Technology can help meet this challenge by increasing efficiency, saving costs, and enabling faster vote counting and tallying. Speedier announcing of results is especially important for public perceptions of an election’s legitimacy in many developing countries.

The trouble is that many politicians are not good losers. Losing candidates and/or their parties often allege manipulations or fraud immediately after an election.

Most such talk is not backed by evidence or followed up with court petitions. Maybe they don’t realise that such allegations have a residual effect by undermining the system’s integrity. One of the worst examples was the suggestion of a ‘computer jil-maat’ (or computer trick) in vote counting and tallying made by the JVP in 2010. Since then, politicians from other parties have also used this unfortunate term, despite the Elections Department (now Commission) and technology providers discounting its possibility.

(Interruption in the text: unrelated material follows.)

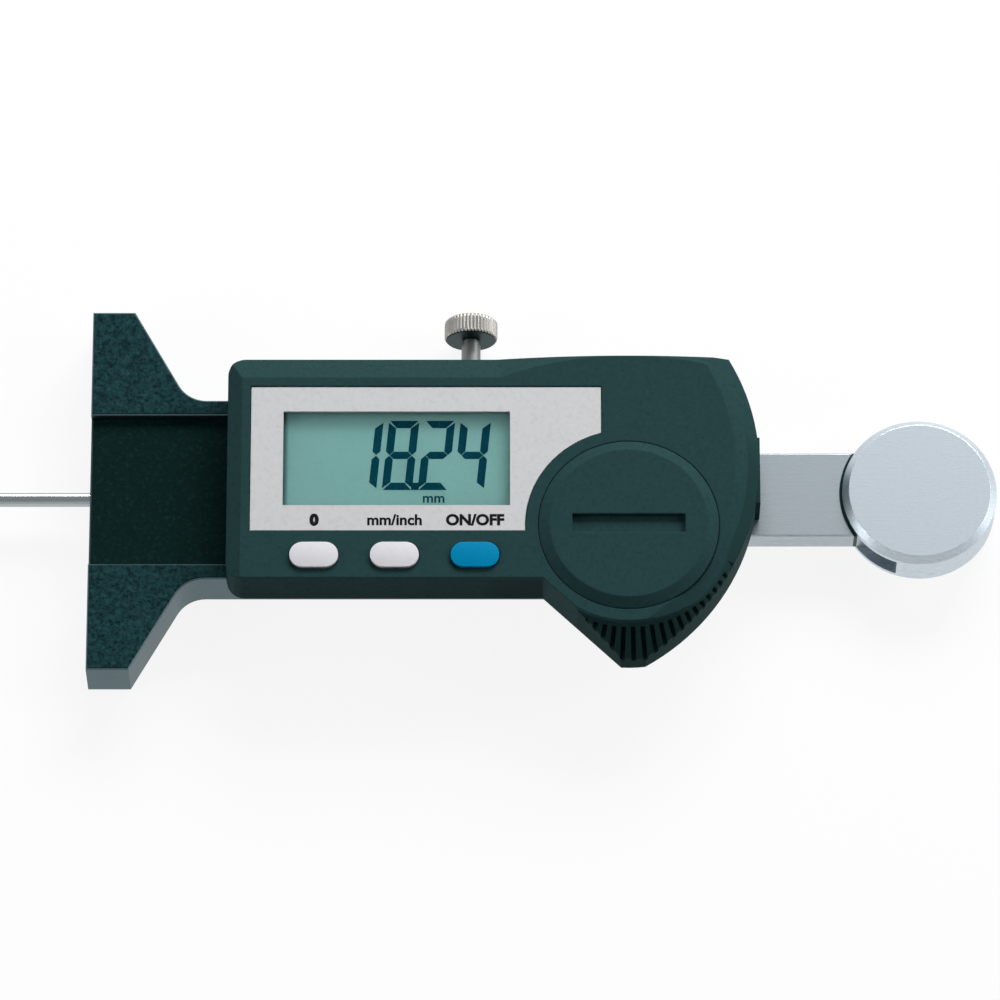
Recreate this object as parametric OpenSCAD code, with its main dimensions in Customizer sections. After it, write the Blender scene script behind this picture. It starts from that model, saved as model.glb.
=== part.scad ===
// Electronic depth gauge: a steel bridge with a thin round measuring pin, a display housing
// and a beam that ends in a slotted disc. All sizes are in millimetres.
// The origin is the point where the pin's axis crosses the measuring face. The pin points
// along -X, the display faces +Z, and Z = 0 is the middle of the beam's thickness.

/* [Bridge] */
// Length of the bridge across the pin
bridge_len = 60; // [50:1:80]
// Thickness of the bridge and its neck
bridge_thk = 9; // [8.5:0.5:12]
// Width of each foot of the bridge, along the pin
foot_w = 6.6; // [5:0.1:7]
// Angle between the back of a wing and the beam
wing_angle = 60.5; // [56:0.5:66]
// Fillet where a wing meets the neck
wing_fillet = 5; // [3:0.5:6]
// Width of the neck that carries the housing
neck_w = 30; // [28:0.5:32]
// Width of the shallow recess across the front of the bridge
recess_w = 25; // [22:0.5:26]
// Depth of solid steel that guides the pin
guide_len = 8; // [6:0.5:10]
// Chamfer on the edges of the bridge and the beam
steel_edge = 0.3; // [0.1:0.05:0.5]

/* [Beam] */
// Width of the beam
beam_w = 14; // [11:0.5:15]
// Thickness of the beam
beam_thk = 4.5; // [4:0.1:5.4]
// Reading at which the gauge is set, which is how far the pin stands out
reading = 18.24; // [0:0.01:30]
// Deepest reading
max_depth = 30; // [30:1:40]
// Diameter of the measuring pin
pin_d = 2.2; // [1.5:0.1:2.6]
// Depth to which the pin is pressed into the beam
pin_root = 10; // [6:0.5:14]
// Diameter of the end disc
disc_d = 24; // [20:0.5:28]
// Thickness of the end disc
disc_thk = 8; // [7:0.2:10]
// Chamfer on both rims of the end disc
disc_chamfer = 1; // [0.4:0.1:1.2]
// Distance from the end of the beam to the centre of the disc
disc_web = 3.7; // [2.5:0.1:5]
// Gap left between the disc and the housing at the deepest reading
disc_gap = 1.3; // [0.5:0.1:4]

/* [Housing] */
// Length of the neck that shows between the measuring face and the housing
neck_len = 21.5; // [20:0.5:26]
// Length of the housing along the beam
housing_len = 82.4; // [80:0.2:100]
// Distance from the beam's middle to the upper edge of the housing
housing_top = 19.7; // [18.5:0.1:24]
// Distance from the beam's middle to the lower edge of the housing
housing_bottom = 17.5; // [17:0.1:20]
// Height of the housing from its seat on the slider to its front face
housing_h = 8.7; // [8.5:0.1:11]
// Wall thickness of the housing
wall = 1.5; // [1.2:0.1:1.8]
// Radius of the round end of the housing
head_r = 36; // [34:0.5:40]
// Width of the bevel along the upper edge
top_bevel = 3.7; // [2:0.1:4]
// Width of the bevel round the right-hand end
end_bevel = 3.8; // [2:0.1:4.5]
// Width of the bevel at the left-hand end
left_bevel = 2.2; // [1:0.1:3]
// Drop of all three bevels
bevel_drop = 1.6; // [0.8:0.1:2]
// Number of grip grooves in the thumb rest
grip_count = 23; // [7:1:25]

/* [Display] */
// Width of the display window
window_w = 35.1; // [30:0.1:36]
// Height of the display window
window_h = 15.7; // [13:0.1:17]
// Length of the faceplate
plate_w = 54.2; // [50:0.1:55]
// Height of the faceplate
plate_h = 24; // [22:0.5:24.5]
// Thickness of the faceplate
plate_thk = 0.4; // [0.3:0.05:0.45]
// Length of a push button
button_w = 7.5; // [6:0.1:8.5]
// Height of a push button
button_h = 4.1; // [3:0.1:4.2]
// Distance between neighbouring buttons
button_pitch = 12.4; // [11:0.1:13]
// How far a button travels when it is pressed
button_travel = 0.4; // [0.2:0.05:0.6]
// How far a button stands above the housing
button_rise = 0.5; // [0.45:0.05:0.8]

/* [Battery cover] */
// Diameter of the battery cover
cover_d = 27.8; // [26.5:0.1:28.4]
// Width of the cover's sloping rim
cover_slope = 1.7; // [1:0.1:2.2]
// Height of the cover's top above the housing
cover_rise = 0.8; // [0.4:0.05:1]
// Width of the plain land between the cover and the faceplate
land_w = 2; // [1.6:0.1:2.2]
// Length of the coin slot
coin_len = 17.4; // [12:0.2:20]
// Width of the coin slot
coin_w = 3; // [1.6:0.1:3.4]
// Depth of the coin slot
coin_depth = 0.8; // [0.6:0.1:1.4]
// Angle through which the cover turns to open
cover_turn = 60; // [45:5:75]

/* [Lock screw] */
// Diameter of the lock screw's knurled head
lock_head_d = 8.3; // [6:0.1:8.6]
// Length of the knurled head
lock_head_len = 3.2; // [2:0.1:6]
// Diameter of the lock screw's shank
lock_d = 3; // [2.5:0.1:3.4]
// Shank that shows between the housing's edge and the head
lock_reach = 7.3; // [6:0.1:10]

/* [Hidden] */
$fn = 96;

// Clearances
slide_gap = 0.03;      // running gap of the beam in its channel
turn_gap = 0.1;        // gap round the battery cover
part_gap = 0.1;        // gap round fixed inserts
bore_gap = 0.05;       // radial gap of screws and of the pin
cut = 1;               // how far a cut runs past a face

// Beam, pin and disc
beam_front = beam_thk / 2;
travel_in = max_depth - reading;
housing_x0 = neck_len;
housing_x1 = neck_len + housing_len;
slider_x1 = housing_x1 - 3.9;
beam_x0 = guide_len + 0.5 + travel_in;
disc_x = housing_x1 + disc_gap + travel_in + disc_d / 2;
beam_x1 = disc_x - disc_web;
pin_r = pin_d / 2;
scale_thk = 0.4;
scale_w = beam_w - 4;
scale_x0 = beam_x0 + 10;
scale_x1 = housing_x1 - 8;
disc_screw_x = beam_x1 - 3.6;
disc_screw_y = beam_w / 4;
disc_screw_r = 1.25;
groove_w = 2.4;
groove_depth = 0.8;
stop_r = 1;
stop_x = slider_x1 - 10;
stop_play = 0.15;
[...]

Such loose talk by bad losers has made it harder for technology adoption in Sri Lanka’s electoral process. So, the independent Elections Commission must tread cautiously in modernising the voting system, learning from other countries’ experiences and mistakes. Wider electoral reforms – such as revisiting the proportional representation system and ensuring greater transparency of campaign financing – need to be tackled first.

In the medium-to-long term, modernising how we cast our ballots, and how it is counted and tallied would be essential to ensure that increasingly digitally savvy voters keep participating in elections. When policymakers finally agree to allow the sizeable number of overseas Lankans to vote, the Elections Commission will also need to find the best method to implement that decision.

Counting every vote properly is as important as making every vote count. We have much to do to ensure both.